The debate between Johnny Ronan and Frank McDonald on high-rise in Dublin is both important and healthy. Whether Dublin is a city in which high rise of 16 to 20 storeys is both permitted and encouraged or whether we opt for a lower-rise spread-out capital, is a choice to be made by the people of Dublin – whether you define Dublin as the city or the wider metropolis.
Prodded by Europe, Ireland amended its constitution to recognise the role of local government in providing a “forum for the democratic representation of local communities in exercising and performing at local level powers and functions conferred by law and in promoting by its initiatives the interests of such communities” (Article 28A).
However, such recognition left powers resourcing and functions entirely for decision by the Oireachtas. The only guarantee in the Article is that local elections will take place every five years at a minimum.
So who decides whether and where high-rise can or should take place in the greater Dublin area? We have medium height tower blocks in Sandyford – a part of Dun Laoghaire Rathdown. We have special development zones scattered hither and thither in Dublin’s periphery. The area once governed by the Dublin Docklands Development Authority where limited high rise is already permitted, is now carried out by Dublin City Council officials. We have Strategic Housing Developments of high rise apartments in the pipeline for small sites speckled across the city and counties.
In reality, local democracy has a very limited role in determining what our cities look like, how they develop, and where they develop. Zoning is a permissive and negative control on development.
Apart from derelict sites, zoned land owners are free to decide on the timing, density and heights of development. The local authority, as planner, rarely takes the initiative. Strategic Housing Development has been fast-tracked as a single process governed by An Bord Pleanála.
That board is not local government. It is not even a part of local government. It is not elected and has no powers, say, to acquire land compulsorily to bring about urban renewal.
The new Land Development Agency will not be part of local government either. Local government officials are soon to be empowered to divest local authorities of land in favour of the LDA without the consent of elected members.
Further erosion of democratic control is justified on the claim that local authorities failed to make land available for home building.
As I have argued here recently, the axis of paralysis between local authorities and the Custom House, the supervisory department, has resulted in catastrophic under-provision of homes, whether private or social, and has resulted in an uncontrolled sprawl.

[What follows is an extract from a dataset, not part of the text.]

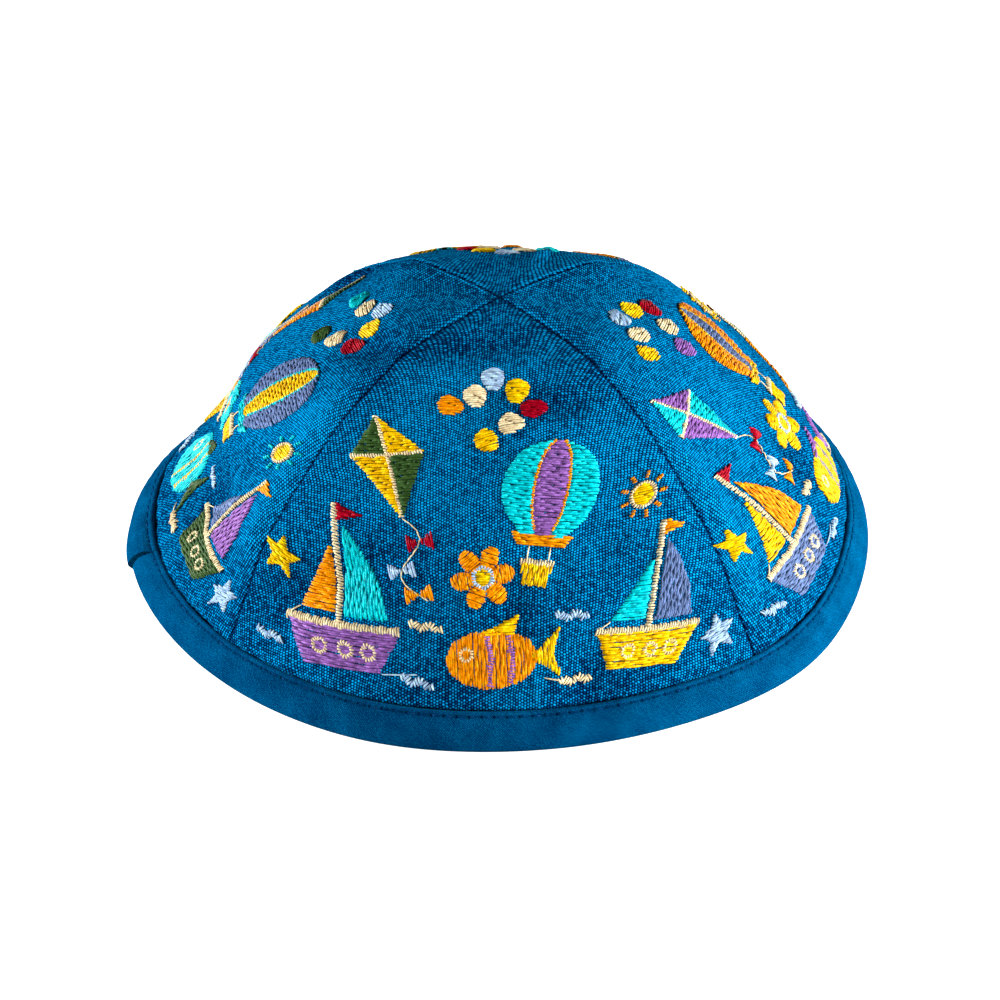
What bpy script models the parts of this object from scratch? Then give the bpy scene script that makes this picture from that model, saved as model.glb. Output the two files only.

Recently in the Seanad some of these issues were briefly considered. One member pointed out that planning controls in Wicklow meant that local towns and villages were not providing sufficient homes to keep their schools and services open.
On the other hand, the horror of daily commuting in the greater Dublin area visited on many young working parents ground down by travel and childcare commitments is also a hot issue.
I pointed out to Minister Ryan that the Green’s preoccupation with rail over road would not in the reasonably foreseeable future meet the travelling needs of our growing population. Even if the roll out of broadband makes it possible for working from home to obviate commuting for many, developing our road system still makes sense.
If cars are all electric in ten or fifteen years and if all lorries and buses and vans are powered by hydrogen (as may happen), there is still a case for completing the motorway network to the north-west and in the Munster region. We are not destined to enter into some kind of economic sleepy hollow once the Covid emergency is over.
There is a fully worked out plan to build a Luas line to Lucan. But it has been quietly shelved. Another Luas line to the northwest is now proposed. Metrolink is still on track but we have not decided democratically whether its southern route should go via Terenure to Tallaght as favoured by Ryan or whether it should cannibalise a large portion of the Green Luas line (closing that line for two years in the process). The NTA favours the latter option. How will these matters be decided democratically?
Going back to the Ronan-McDonald debate, nobody, including Frank, opposes all high-rise in Dublin. The issue is whether Johnny Ronan decides where and when it should take place or whether the people of Dublin should take that decision in a transparent and democratic manner.
Like many other matters, constitutional provision for local democracy is window dressing that makes very little difference. Politics not referendums is the way forward.